Write as $(\sin x)^2$ and use the chain rule: $$\frac{d}{dx}[\sin^2 x] = 2\sin x \cdot \cos x = 2\sin x \cos x$$

This can also be written as $\sin(2x)$ using the double angle identity.

Problem 4: Find $\frac{d}{dx}[e^x \sin x]$.

Show Answer

Using the product rule with $u = e^x$ and $v = \sin x$: $$\frac{d}{dx}[e^x \sin x] = e^x \cdot \sin x + e^x \cdot \cos x = e^x(\sin x + \cos x)$$

Problem 5: Find $\frac{d}{dx}[\tan(x^3)]$.

Show Answer

Using the chain rule: $$\frac{d}{dx}[\tan(x^3)] = \sec^2(x^3) \cdot 3x^2 = 3x^2\sec^2(x^3)$$

Problem 6: Find the second derivative of $f(x) = \cos(2x)$.

Show Answer

First derivative: $$f’(x) = -\sin(2x) \cdot 2 = -2\sin(2x)$$

Second derivative: $$f’’(x) = -2\cos(2x) \cdot 2 = -4\cos(2x)$$

Note: This shows that $f’’(x) = -4f(x)$, a characteristic of simple harmonic motion.

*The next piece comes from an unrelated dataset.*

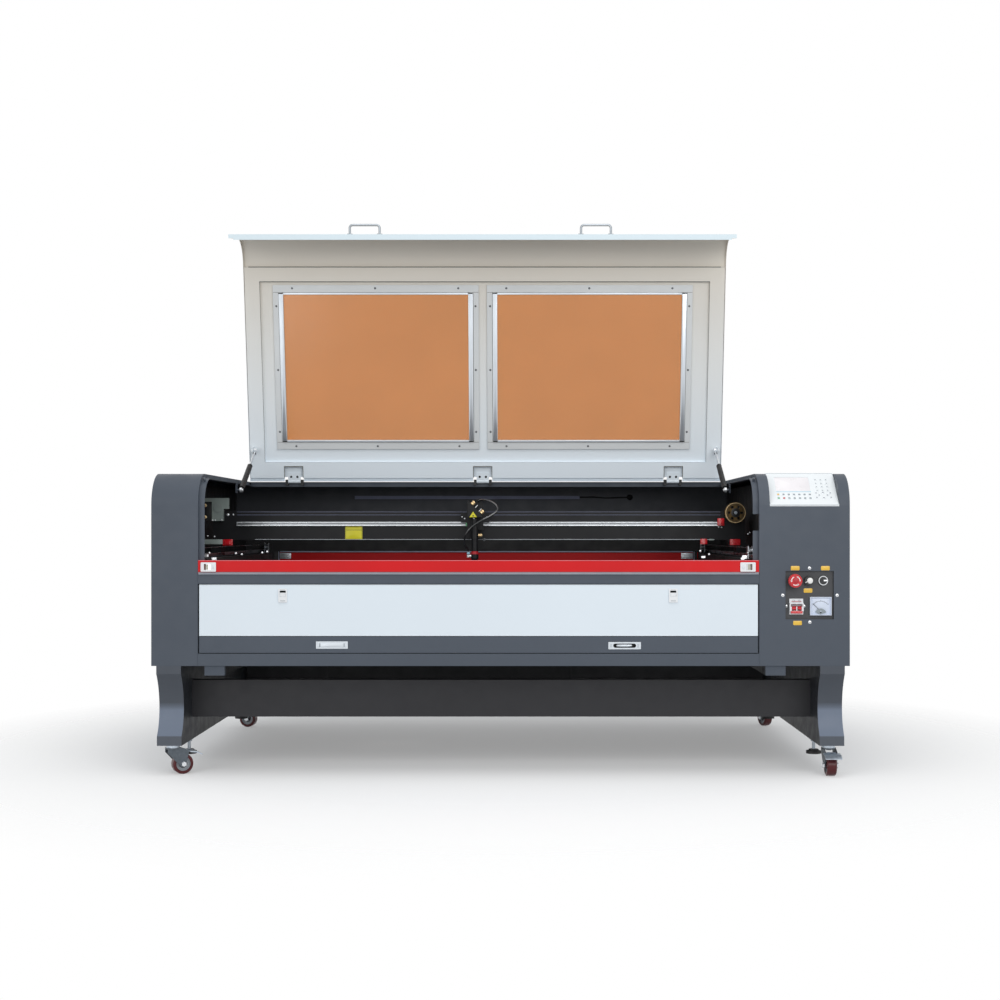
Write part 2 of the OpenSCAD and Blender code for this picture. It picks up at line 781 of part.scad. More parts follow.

Problem 7: Find $\frac{d}{dx}\left[\frac{\cos x}{1 + \sin x}\right]$.

Show Answer

Using the quotient rule with $u = \cos x$ and $v = 1 + \sin x$:

$$\frac{d}{dx}\left[\frac{\cos x}{1 + \sin x}\right] = \frac{(-\sin x)(1 + \sin x) - (\cos x)(\cos x)}{(1 + \sin x)^2}$$

$$= \frac{-\sin x - \sin^2 x - \cos^2 x}{(1 + \sin x)^2}$$

$$= \frac{-\sin x - (\sin^2 x + \cos^2 x)}{(1 + \sin x)^2}$$

$$= \frac{-\sin x - 1}{(1 + \sin x)^2} = \frac{-(1 + \sin x)}{(1 + \sin x)^2} = \frac{-1}{1 + \sin x}$$

Problem 8: If the position of a particle is given by $s(t) = 3\sin(2t) + 4\cos(2t)$, find the velocity and acceleration at $t = 0$.

Show Answer

Position: $s(t) = 3\sin(2t) + 4\cos(2t)$

Velocity: $v(t) = s’(t) = 6\cos(2t) - 8\sin(2t)$

Acceleration: $a(t) = v’(t) = -12\sin(2t) - 16\cos(2t)$

At $t = 0$:

$s(0) = 3\sin(0) + 4\cos(0) = 0 + 4 = 4$
$v(0) = 6\cos(0) - 8\sin(0) = 6 - 0 = 6$
$a(0) = -12\sin(0) - 16\cos(0) = 0 - 16 = -16$

Summary

The fundamental derivatives: $\frac{d}{dx}[\sin x] = \cos x$ and $\frac{d}{dx}[\cos x] = -\sin x$. These two formulas are the foundation for all trigonometric derivatives.
The key limit that makes these derivatives work is $\lim_{x \to 0} \frac{\sin x}{x} = 1$, which only holds when $x$ is measured in radians.
The other four derivatives follow from quotient rule applications:
- $\frac{d}{dx}[\tan x] = \sec^2 x$
- $\frac{d}{dx}[\cot x] = -\csc^2 x$
- $\frac{d}{dx}[\sec x] = \sec x \tan x$
- $\frac{d}{dx}[\csc x] = -\csc x \cot x$
Memory aid: The “co” functions (cosine, cotangent, cosecant) all have negative signs in their derivatives.
Chain rule is essential: Most applications involve composite functions like $\sin(3x)$ or $\cos(x^2)$. Always multiply by the derivative of the inner function.
Sine and cosine cycle: Repeated differentiation of sine or cosine cycles through four functions: $\sin x \to \cos x \to -\sin x \to -\cos x \to \sin x$.
Real-world applications include simple harmonic motion (pendulums and springs), sound and electromagnetic waves, AC circuits, and circular motion. These phenomena are fundamentally described by trigonometric functions, and their derivatives reveal velocity, acceleration, and rates of change.
Always use radians in calculus. The derivative formulas are only correct when angles are measured in radians.